Wood microcores were collected every week during the growing season 2002, 2003, 2004, and 2005 from 26 trees. Cross-sections were embedded in paraffin and cut at 8-12 ïm. Then they were observed with visible and polarized light to differentiate xylem cells of the growing tree-ring. The cells in the cambial zone, the enlargement cells, the secondary wall thickening cells and mature xylem cells were counted.
Similar patterns of tree-ring formation were observed among the three species studied. In facts, the growing season of the stem started at the end of April and continued until the beginning of October. The first specie reactivating the cambium was P. cembra followed by L. decidua and P. abies. In the site facing north, we found a delay in the beginning of the growing season and in the cell enlargement phase; furthermore, a smaller number of cells in the wood ring was observed at the end of the growing season.

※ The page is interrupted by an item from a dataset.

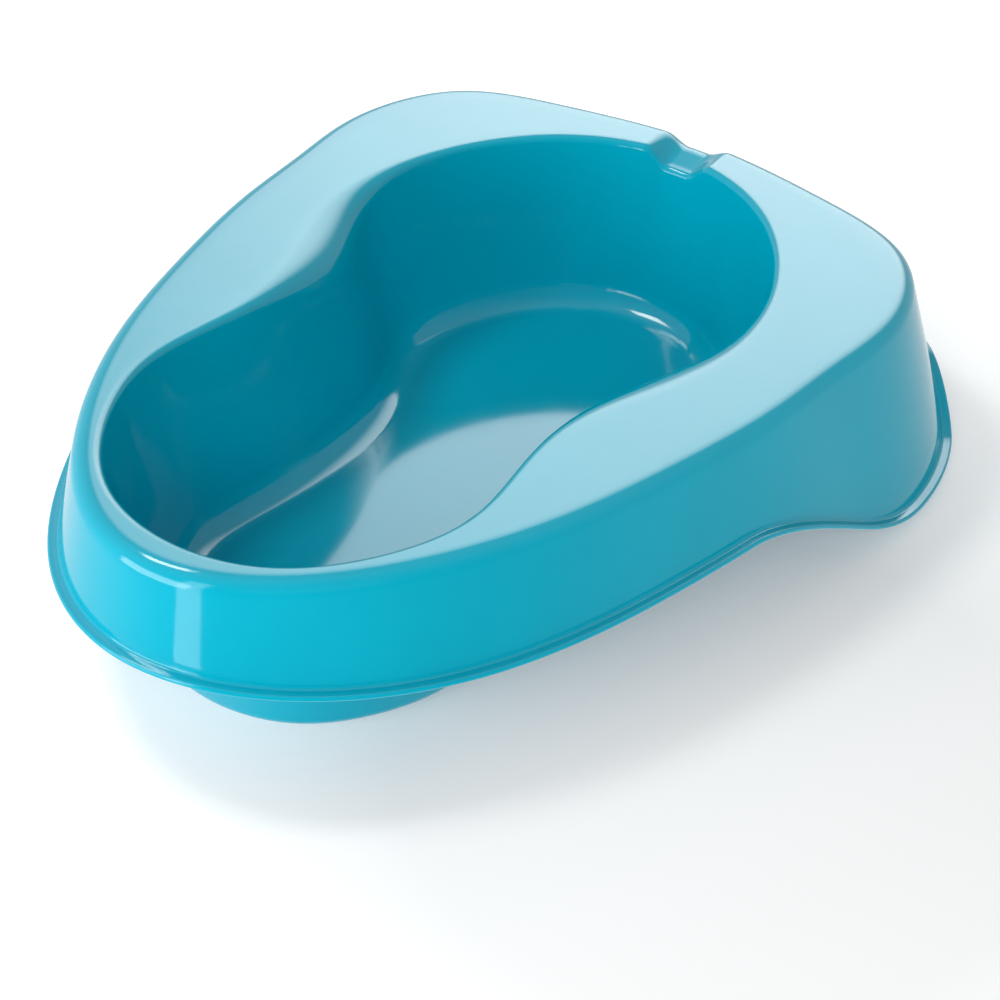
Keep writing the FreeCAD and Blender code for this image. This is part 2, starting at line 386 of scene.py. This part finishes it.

The second chapter presents the second method used to study the intra-annual tree-ring development. Thanks to the use of automatic dendrometers, differently to the microcores, the radial fluctuations of the stem were continually monitored. Those instruments register data every five minutes, but the measurement is indirect because it does not allow to distinguish the different phases of tree-ring formation. Moreover, the method does not permit the discrimination between new xylem cells and phloem produced and is strongly influenced by water status. Particularly, during spring, the re-hydration of wood tissues causes a stem expansion that is not linked to a real growth. Instead, the re-hydration provokes a noise in the determination of the beginning of the growing season. For that reason, the volume variation measured by dendrometers was compared with the histological data, in order to verify if the results from the two methods are the same or not. Data collected with the two methods were both processed by the Gompertz equation and the function parameters were statistically compared. This comparison did not highlight significant differences in any cases. Nevertheless, microcores resulted essential in order to calibrate the volume variation measured by dendrometers and to precisely identify the beginning of the growing season.
In the third chapter, histological analysis were used to analyze the effects of a water stress on young trees of Abies balsamea which is a typical specie of boreal forest. The method utilized was the same described for the first chapter. 264 samplings were collected by taking whole young trees from which slides were realized. Young trees were submitted to two treatments: control (with no stress) and individuals with water stress. The dynamic of the ring formation did not show any differences between the two treatments. The dimension of the lumen and of the cell walls were also analyzed. The sampled cells were divided in three groups in accordance with the moment in which they were developed: pre-stress, stress and post-stress. When a water stress occurs, we found that the produced cells have smaller size, while after the treatment their size become the same of cells in control trees. The wall cells appeared more thin in treated trees than in control ones, showing that the water stress has an influence also after it was stopped.